◆ EXTRACTED DATA:
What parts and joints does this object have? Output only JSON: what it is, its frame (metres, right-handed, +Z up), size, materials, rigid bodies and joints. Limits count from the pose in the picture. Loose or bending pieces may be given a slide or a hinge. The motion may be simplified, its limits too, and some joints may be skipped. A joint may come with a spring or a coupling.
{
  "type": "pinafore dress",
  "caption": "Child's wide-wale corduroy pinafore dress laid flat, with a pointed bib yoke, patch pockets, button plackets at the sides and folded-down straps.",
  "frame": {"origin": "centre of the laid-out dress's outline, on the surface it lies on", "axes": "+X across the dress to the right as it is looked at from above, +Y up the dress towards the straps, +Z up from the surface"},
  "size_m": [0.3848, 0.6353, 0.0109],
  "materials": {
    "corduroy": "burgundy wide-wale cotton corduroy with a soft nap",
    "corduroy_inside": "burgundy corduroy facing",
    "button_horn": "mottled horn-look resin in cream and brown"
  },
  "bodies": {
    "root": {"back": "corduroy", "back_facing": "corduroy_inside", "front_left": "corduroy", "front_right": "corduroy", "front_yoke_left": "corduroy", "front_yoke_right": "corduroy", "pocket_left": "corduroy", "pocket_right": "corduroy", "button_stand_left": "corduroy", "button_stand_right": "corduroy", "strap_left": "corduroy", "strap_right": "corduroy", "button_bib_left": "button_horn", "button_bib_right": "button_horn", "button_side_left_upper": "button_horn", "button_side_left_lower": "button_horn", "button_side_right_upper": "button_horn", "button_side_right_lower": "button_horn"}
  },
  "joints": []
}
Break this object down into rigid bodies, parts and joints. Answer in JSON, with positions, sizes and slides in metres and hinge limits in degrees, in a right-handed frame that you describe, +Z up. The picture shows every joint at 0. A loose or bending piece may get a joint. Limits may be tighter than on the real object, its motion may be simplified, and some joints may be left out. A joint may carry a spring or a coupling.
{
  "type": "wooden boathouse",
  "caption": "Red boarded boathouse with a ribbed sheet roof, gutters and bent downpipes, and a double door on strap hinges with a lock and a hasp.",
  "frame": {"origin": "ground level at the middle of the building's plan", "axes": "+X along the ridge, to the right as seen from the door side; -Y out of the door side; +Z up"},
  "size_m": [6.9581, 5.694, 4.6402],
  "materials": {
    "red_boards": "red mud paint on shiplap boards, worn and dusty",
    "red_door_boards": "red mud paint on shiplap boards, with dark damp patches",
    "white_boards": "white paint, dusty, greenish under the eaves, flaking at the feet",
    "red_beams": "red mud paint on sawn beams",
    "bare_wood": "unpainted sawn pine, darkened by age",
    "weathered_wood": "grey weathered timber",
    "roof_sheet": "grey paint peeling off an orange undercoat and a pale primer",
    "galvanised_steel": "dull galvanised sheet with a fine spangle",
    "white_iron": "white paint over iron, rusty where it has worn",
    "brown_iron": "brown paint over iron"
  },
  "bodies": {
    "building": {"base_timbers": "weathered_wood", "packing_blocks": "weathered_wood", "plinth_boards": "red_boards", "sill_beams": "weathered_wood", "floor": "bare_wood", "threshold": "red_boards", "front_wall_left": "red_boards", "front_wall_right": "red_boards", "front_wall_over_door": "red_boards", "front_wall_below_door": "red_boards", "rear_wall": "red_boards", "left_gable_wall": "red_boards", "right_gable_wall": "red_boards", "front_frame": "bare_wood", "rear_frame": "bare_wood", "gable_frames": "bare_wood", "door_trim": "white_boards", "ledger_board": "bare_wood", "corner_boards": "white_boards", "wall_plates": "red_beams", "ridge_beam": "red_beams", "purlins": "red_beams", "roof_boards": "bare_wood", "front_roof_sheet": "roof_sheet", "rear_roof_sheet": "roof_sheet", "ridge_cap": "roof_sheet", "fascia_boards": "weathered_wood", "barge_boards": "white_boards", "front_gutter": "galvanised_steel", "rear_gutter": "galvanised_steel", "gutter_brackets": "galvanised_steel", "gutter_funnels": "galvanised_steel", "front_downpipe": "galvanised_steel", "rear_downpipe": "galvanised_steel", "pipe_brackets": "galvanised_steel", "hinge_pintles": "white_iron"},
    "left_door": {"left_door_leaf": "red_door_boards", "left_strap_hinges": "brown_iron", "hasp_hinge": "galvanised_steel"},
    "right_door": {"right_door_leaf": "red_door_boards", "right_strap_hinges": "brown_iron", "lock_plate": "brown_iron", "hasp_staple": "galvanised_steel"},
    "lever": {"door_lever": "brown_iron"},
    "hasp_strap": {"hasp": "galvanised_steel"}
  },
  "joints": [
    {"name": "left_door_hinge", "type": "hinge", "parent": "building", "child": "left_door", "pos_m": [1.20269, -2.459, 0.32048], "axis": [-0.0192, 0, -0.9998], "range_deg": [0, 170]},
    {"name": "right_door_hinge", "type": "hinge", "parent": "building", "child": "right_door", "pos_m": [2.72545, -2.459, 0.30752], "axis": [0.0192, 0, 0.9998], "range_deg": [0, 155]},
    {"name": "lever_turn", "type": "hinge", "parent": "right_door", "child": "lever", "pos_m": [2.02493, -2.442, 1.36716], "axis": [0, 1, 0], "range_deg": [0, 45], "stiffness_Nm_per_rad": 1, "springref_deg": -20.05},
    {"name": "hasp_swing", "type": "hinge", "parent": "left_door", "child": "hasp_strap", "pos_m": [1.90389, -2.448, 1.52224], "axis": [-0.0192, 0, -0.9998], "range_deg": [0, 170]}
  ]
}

==

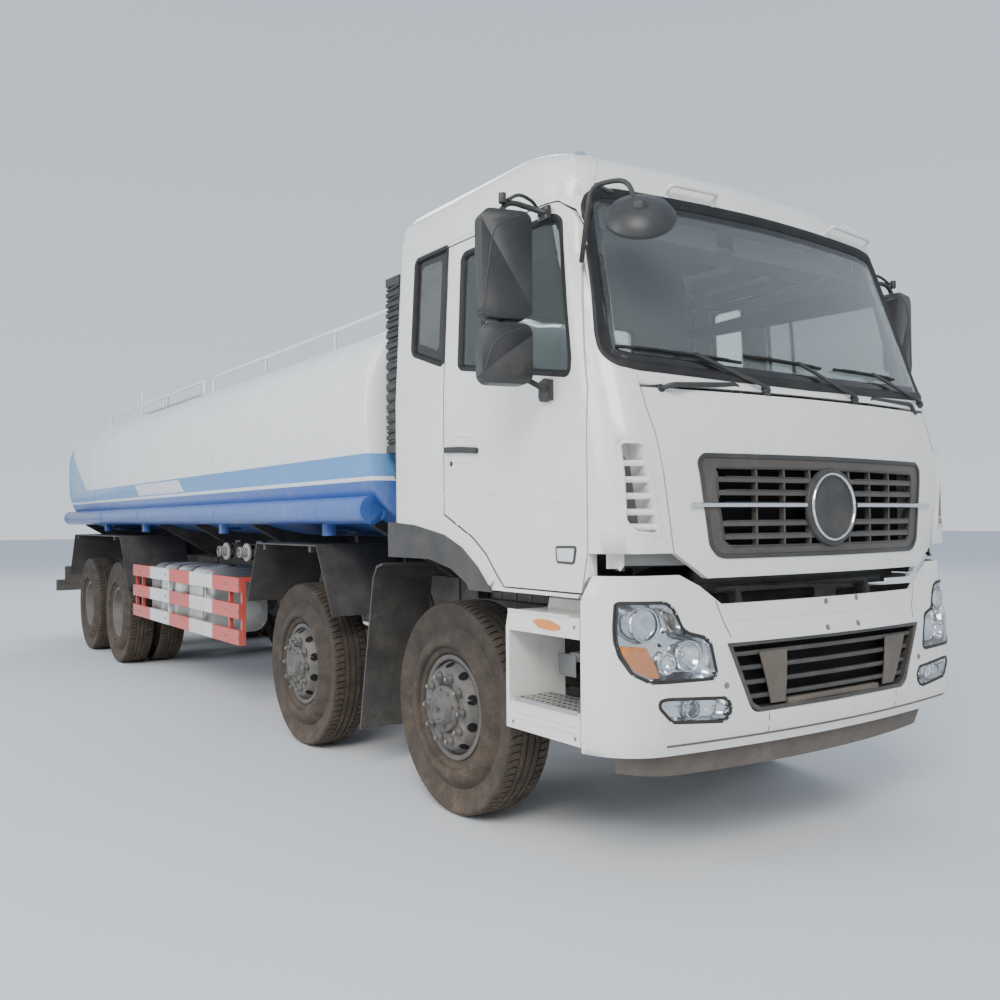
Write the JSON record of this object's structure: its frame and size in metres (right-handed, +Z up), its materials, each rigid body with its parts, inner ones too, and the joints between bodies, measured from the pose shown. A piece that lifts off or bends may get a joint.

◆ EXERCISE DIRECTIONS: How many lines in the entries contain the string "materials"? Answer with the number only.

◆ WRITTEN RESPONSE: 4